The implementation relies primarily on these dependencies (Gradle Kotlin syntax):
implementation("org.springframework.boot:spring-boot-starter-webflux")
implementation("org.jetbrains.kotlinx:kotlinx-coroutines-reactive:$kotlinx_version")
Our server exposes an endpoint allowing to receive a webhook request:
import org.springframework.http.ResponseEntity
import org.springframework.http.server.reactive.ServerHttpRequest
import org.springframework.web.bind.annotation.PostMapping
import org.springframework.web.bind.annotation.RequestHeader
import org.springframework.web.bind.annotation.RequestMapping
import org.springframework.web.bind.annotation.RestController
@RestController
@RequestMapping("/webhook")
class WebhookController {
@PostMapping
suspend fun handleWebhook(
request: ServerHttpRequest,
@RequestHeader("X-CUSTOM-REQUEST-TIMESTAMP") timestampHeader: String,
@RequestHeader("X-CUSTOM-SIGNATURE") sigHeader: String,
): ResponseEntity<Unit> {
// TODO Handle the request in the background
return ResponseEntity.ok().build()
}
}
The endpoint has all the features required to successfully handle an incoming request.
- Scalability. Note it’s a suspension method designed not to block the main thread. For this to work, all underlying calls must be non-blocking as well. More on that later.
- Access to the request object. WebFlux doesn’t rely on traditional blocking Servlet API, but luckily it’s still possible to get the full access to the request.
- Access to custom headers. Spring let’s us cherry pick the headers we are interested in.
- Swift response. In order to respond as quickly as possible, any subsequent processing happens asynchronously. The endpoint instantly responds with HTTP 200 OK.
Kafka As An Internal Queue
Reliably queuing up unprocessed requests is another important piece of the puzzle. Apache Kafka is known for its resilience and reliability. On top of that, Spring provides an excellent integration.
The configuration is quite involved, but in a nutshell we define:
- A Producer which publishes all incoming requests into a designated topic.
- A Consumer which is fed with events in the topic and dispatches them further down the processing pipeline.
- A Topic Listener that intercepts new Kafka events and feeds them into the consumer. Frankly speaking, the listener could be part of the consumer, but I chose to keep them separate for better visibility.
Key configuration:
import org.springframework.kafka.config.ConcurrentKafkaListenerContainerFactory
import org.springframework.kafka.core.KafkaTemplate
// The producer
@Bean
fun kafkaTemplate(): KafkaTemplate<String, String> {
return KafkaTemplate(producerFactory())
}
// The consumer
@Bean
fun kafkaListenerConsumerFactory():
ConcurrentKafkaListenerContainerFactory<String, String> {
val factory = ConcurrentKafkaListenerContainerFactory<String, String>()
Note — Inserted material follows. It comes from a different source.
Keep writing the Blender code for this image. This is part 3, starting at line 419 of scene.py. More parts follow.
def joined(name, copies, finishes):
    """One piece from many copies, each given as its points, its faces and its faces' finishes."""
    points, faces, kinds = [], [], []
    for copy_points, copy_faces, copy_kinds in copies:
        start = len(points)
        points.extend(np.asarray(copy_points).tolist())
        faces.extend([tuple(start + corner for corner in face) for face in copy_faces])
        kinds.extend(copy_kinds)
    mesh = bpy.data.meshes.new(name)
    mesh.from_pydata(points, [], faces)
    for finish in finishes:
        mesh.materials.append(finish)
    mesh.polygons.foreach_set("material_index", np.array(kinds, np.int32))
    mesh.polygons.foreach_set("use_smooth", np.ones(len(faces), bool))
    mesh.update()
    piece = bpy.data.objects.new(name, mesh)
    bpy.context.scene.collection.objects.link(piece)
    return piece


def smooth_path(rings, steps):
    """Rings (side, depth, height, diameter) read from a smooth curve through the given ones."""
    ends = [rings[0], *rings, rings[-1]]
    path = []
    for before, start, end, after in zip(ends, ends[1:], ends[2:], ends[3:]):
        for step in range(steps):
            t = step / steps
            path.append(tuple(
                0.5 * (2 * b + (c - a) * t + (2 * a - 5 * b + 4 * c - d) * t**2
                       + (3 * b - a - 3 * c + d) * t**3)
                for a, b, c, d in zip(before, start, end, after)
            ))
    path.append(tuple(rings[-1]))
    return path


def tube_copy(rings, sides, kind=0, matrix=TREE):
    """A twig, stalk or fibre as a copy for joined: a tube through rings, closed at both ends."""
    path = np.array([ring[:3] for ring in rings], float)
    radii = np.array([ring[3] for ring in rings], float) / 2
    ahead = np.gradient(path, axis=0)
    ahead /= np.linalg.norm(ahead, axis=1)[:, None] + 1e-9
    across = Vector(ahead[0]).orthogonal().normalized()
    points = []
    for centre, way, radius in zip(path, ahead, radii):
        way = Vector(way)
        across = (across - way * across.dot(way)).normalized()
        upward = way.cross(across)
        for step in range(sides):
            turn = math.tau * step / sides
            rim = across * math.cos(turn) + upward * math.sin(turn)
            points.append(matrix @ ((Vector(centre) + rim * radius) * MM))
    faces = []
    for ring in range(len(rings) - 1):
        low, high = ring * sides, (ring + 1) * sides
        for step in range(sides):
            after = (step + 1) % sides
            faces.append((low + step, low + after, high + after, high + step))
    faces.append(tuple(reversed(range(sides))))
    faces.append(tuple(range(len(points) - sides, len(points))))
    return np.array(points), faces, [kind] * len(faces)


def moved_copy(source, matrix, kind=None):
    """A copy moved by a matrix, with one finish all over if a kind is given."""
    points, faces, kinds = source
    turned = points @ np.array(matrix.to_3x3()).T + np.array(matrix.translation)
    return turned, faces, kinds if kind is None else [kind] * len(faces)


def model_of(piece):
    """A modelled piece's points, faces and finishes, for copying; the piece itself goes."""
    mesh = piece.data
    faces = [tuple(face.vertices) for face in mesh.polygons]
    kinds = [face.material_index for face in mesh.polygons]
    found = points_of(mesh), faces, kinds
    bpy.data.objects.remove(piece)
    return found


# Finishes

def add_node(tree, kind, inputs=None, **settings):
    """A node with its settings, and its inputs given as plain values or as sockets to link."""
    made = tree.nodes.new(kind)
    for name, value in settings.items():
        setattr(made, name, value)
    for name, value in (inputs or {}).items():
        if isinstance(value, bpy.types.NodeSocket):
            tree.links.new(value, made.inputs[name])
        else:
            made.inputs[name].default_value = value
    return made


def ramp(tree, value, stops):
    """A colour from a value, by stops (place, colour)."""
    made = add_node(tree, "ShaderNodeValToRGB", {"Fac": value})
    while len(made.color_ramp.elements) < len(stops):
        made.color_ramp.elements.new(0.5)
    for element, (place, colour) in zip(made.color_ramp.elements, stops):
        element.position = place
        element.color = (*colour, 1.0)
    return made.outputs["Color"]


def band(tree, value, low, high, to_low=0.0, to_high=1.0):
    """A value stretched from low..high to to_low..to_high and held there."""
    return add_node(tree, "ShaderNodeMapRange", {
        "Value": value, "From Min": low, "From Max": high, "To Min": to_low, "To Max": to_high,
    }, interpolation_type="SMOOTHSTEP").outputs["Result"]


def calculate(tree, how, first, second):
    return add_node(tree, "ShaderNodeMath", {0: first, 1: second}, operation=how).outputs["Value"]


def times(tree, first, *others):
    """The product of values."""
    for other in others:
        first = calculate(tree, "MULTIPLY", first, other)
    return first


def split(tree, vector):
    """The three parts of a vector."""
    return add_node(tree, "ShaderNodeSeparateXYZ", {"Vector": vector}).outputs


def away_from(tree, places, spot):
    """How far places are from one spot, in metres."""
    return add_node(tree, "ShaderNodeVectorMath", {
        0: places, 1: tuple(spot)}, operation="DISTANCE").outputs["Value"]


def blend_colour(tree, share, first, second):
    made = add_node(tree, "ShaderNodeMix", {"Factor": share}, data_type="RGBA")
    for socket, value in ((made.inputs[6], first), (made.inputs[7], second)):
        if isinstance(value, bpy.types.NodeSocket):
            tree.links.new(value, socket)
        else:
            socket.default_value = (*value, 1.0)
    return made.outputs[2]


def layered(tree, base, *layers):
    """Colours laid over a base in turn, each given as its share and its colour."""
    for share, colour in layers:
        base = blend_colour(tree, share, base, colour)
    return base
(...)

factory.consumerFactory = consumerFactory()
return factory
}
Explore the full config in GitHub.
Transforming A HTTP Request Into An Event
An HTTP request, in its raw form, is too complex to be directly enqueued. It requires an additional transformation to extract only the necessary details. Along with the JSON payload, it’s important to include the signature and timestamp headers, as they are necessary for the validation step.
The JSON payload is represented as an Event. Remember to include all of the fields, skipping some might result into errors or bugs in your application. Refer to your integration partner documentation to fully understand the schema behind the request payload.
data class Event(val id: String, val message: String)
The payload itself isn’t enough. Let’s wrap the event to include the validation headers.
data class EventWrapper(val timestamp: Long, val signature: String, val event: Event)
Our HTTP endpoint captures the incoming requests, serializes the request body as string, captures the headers, transforms all of this into the EventWrapper. Next, using the Kafka producer the wrapped events end up in the respective topic.
Explore the full implementation of the endpoint on GitHub.
Don’t Block Threads
On an important side note, make sure you don’t accidentally block threads when using 3rd party libraries. While WebFlux sets you off the right path of non-blocking I/O. However, not all moving parts at play are non-blocking. Take the Kafka listener as an example:
import org.springframework.kafka.annotation.KafkaListener
import kotlinx.coroutines.launch
import kotlinx.coroutines.runBlocking
@KafkaListener(topics = ["\${spring.kafka.topic}"], groupId = "kotlin101")
fun listen(message: String) = runBlocking {
logger.debug("Received message: {}", message)
val eventWrapper = objectMapper.readValue(message, EventWrapper::class.java)
launch { consume(eventWrapper) }
}
private suspend fun consume(eventWrapper: EventWrapper) {
withContext(Dispatchers.IO) {
eventConsumer.consume(eventWrapper)
}
}
The listen method blocks the current thread. There’s no way around it (see runBlocking). Luckily, our consumer supports coroutines and we are therefore able to launch a new coroutine without blocking the thread. Moreover, there’s a neat trick that ensures a proper scoping – withContext(..). I encourage you to read Roman Elizarov’s post that explains in-depth why using a global scope is sub-optimal.
Divide And Conquer
There’s one more detail to unpack on. Here’s the implementation of our event consumer:
override suspend fun consume(eventWrapper: EventWrapper): Unit =
withContext(dispatcher + MDCContext()) {
if (eventValidator.validate(eventWrapper)) {
logger.debug("Consuming event: {}", eventWrapper)
eventHandler.handle(eventWrapper.event)
} else {
logger.debug("Ignoring invalid event: {}", eventWrapper)
}
}
It’s an appropriately scoped suspension call. More importantly though, note how we initially pass the wrapped event, only to work with the actual event’s payload after a successful validation. It might feel like a subtle detail, but paying attention to details like this one allow you to streamline your processing pipeline.
Summary
In this post, we discussed effectively implementing webhooks with a focus on efficiency and scalability. Among the key points to remember is the strict requirement for fast response times. By swiftly acknowledging incoming requests, you can enhance your integration partner’s experience. Adherence to best practices and choosing the right technology results in a robust and future-proof solution.